For instance, a European company contracting with an African company under local law would not be exposed to the same legal framework as it would under English or French law or if the contract is subject to international arbitration for the resolution of disputes between the parties. “If you chose the local law, you could be exposed to unexpected changes in the local law regulation or difficulty to enforce a decision made by a local tribunal,” Pierre points out. “The choice of the law governing the commercial contract is often the responsibility of the insured and is not an insurable risk as such. However, it is worth mentioning that non-respect of an international arbitration award can be included as a cause of loss, and therefore could be covered under certain political risk insurance policies.”

Having the knowledge of how to deal with the complexity of the local legal environment can make a big difference in your ability to withstand and manage political risks. International risk insurers such as Allianz Trade have people on the ground in more than 40 countries dealing with political risks of all types: check out our political risk map.

“What has changed in the 25 years since I started in this business is that we are living in a more connected world today,” says Pierre. On the upside, that means business is easier to conduct on a global scale. Almost everybody now has the ability to reach out to emerging countries or to conclude a contract and to secure a sale in a foreign country.

On the downside, this means that when something goes wrong in one part of the world, you can feel the impact halfway around the globe – directly, if you are dealing with the country in question, or indirectly because of your diverse supply chain. Remember when the 20,000-tonne container ship “Ever Given” got stuck in the Suez Canal in March 2021, shutting down international trade for a week?

Another good example is when your own government decides to ban sending people on the ground to the country where you are executing your contract. “You would have to stop the performance of your contract,” says Pierre, “and you would be exposed to additional expenses and not be able to keep on performing or to keep invoicing and receiving payment from the customer in that specific country. This ban would clearly translate into a loss for the contractor.” 

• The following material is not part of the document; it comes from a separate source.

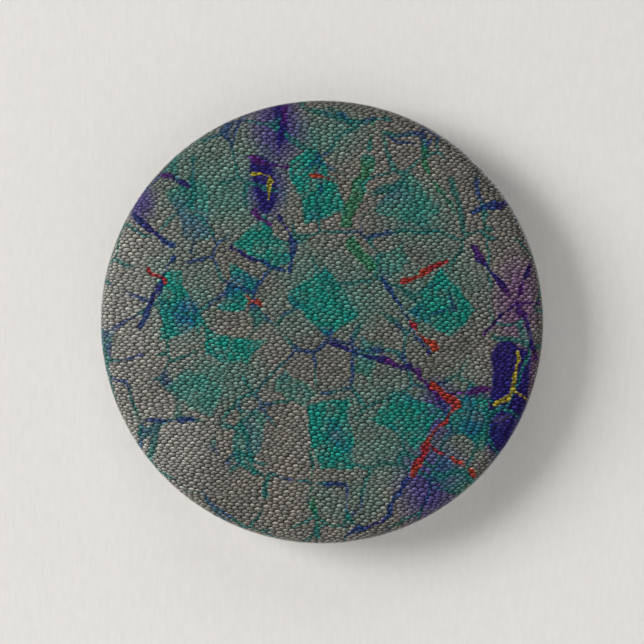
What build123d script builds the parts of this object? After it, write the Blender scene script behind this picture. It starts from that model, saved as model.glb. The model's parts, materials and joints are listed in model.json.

As a last illustration, let’s take a change of law or a regulation that is super-selective and targets only foreign companies. “That could be seen as a soft discriminatory measure and could be covered as a political risk,” says Pierre. “But only if it’s a discriminatory measure. Any governmental decision that would impact all the companies located in a country is not captured by a political risk insurance policy. These are risks that all business owners are facing when running a business.”

Political risk management is essential in these situations in order to assess the risks and define actions to protect your company.

Some risks may be worth taking for the exposure to new markets at opportune moments. But it is always important to keep your eyes and ears open because political risks in international business aren't always well-identified. Sometimes the risks may be just rumours – events that one could deem as not material with little or no substance behind them.

Some of the early signs of political risk are political, economic and social instability:

  • The political situation in the country: how is the country behaving with its neighbours? You want to be prepared if there’s an escalation of tensions or a war.
  • The economic conditions: what are the macro-economic imbalances? How stable is the economy? What is the ability of the country to honour its payment obligations or debt over the period of your project? 
  • The social conditions: is youth unemployment or underemployment high (think: Arab Spring, Sudan, Algeria etc.)? Are social tensions erupting into violence? Riots can also impact trade transactions or performance of commercial contracts. For example, there is a strong correlation in countries whose economies are heavily dependent on natural resources such as oil and gas. “You know that in these countries if the price goes below a certain threshold, there are going to be fewer resources to finance social programs and that can lead to some social instability or even the inability to honour debt obligations,” Pierre points out. 

Political risk insurance is not a “mandatory” insurance product. It is a niche market, originally used by large exporters, international contractors or banks facing the risk of contract interruption, or the risk of non-payment or non-repayment of a loan. However, political risk is no longer the exclusive domain of emerging countries. It can directly impact all businesses due to the increased interconnection of economies. Political risk insurance, targeted to your specific engagements by an insurer with a global reach, can secure your economic and business interests

“For companies, political risk insurance can cover, for example, non-payment of a cargo or the non-performance of a contract,” explains Pierre. “When it comes to banks, we cover their full spectrum of transactions from export finance to trade finance, to infrastructure finance, asset-based finance and structure-trade finance. So, it’s a highly-customised solution.”

What about recovery? “The destruction of an asset… there’s no recovery potential for that,” says Pierre, “but if you insure against non-payment or non-reimbursement by a state or local government entity, you have the ability to make a claim against the government and get recoveries.” Or the debt may be rescheduled.

Trade credit and political risk insurance (or structured trade credit insurance) are not mutually exclusive, they are compatible. Trade credit insurance covers risks to your company’s short-term portfolio of receivables. Structured trade credit or political risk insurance covers a specific transaction, with risk horizons that can vary from very short-term risks to long-term ones. Trade credit and political risk insurance, therefore, go hand-in-hand to secure your business transactions.

“We design the political risk insurance policy transaction by transaction, for a specific loan for a specific contract,” explains Pierre. “Discuss with your insurer or specialised broker and check where you are really exposed and whether there is a need for political risk cover.”

As a conclusion, Pierre reflects on his 25 years in risk management and points out: “You can have a very strong transaction in a very complicated and sensitive country, but you could also have a very bad transaction – if it’s not well structured – in a developed country. I’ve seen lots of transactions performing very well in emerging economies, and conversely claims that have been made on supposedly strong counterparties."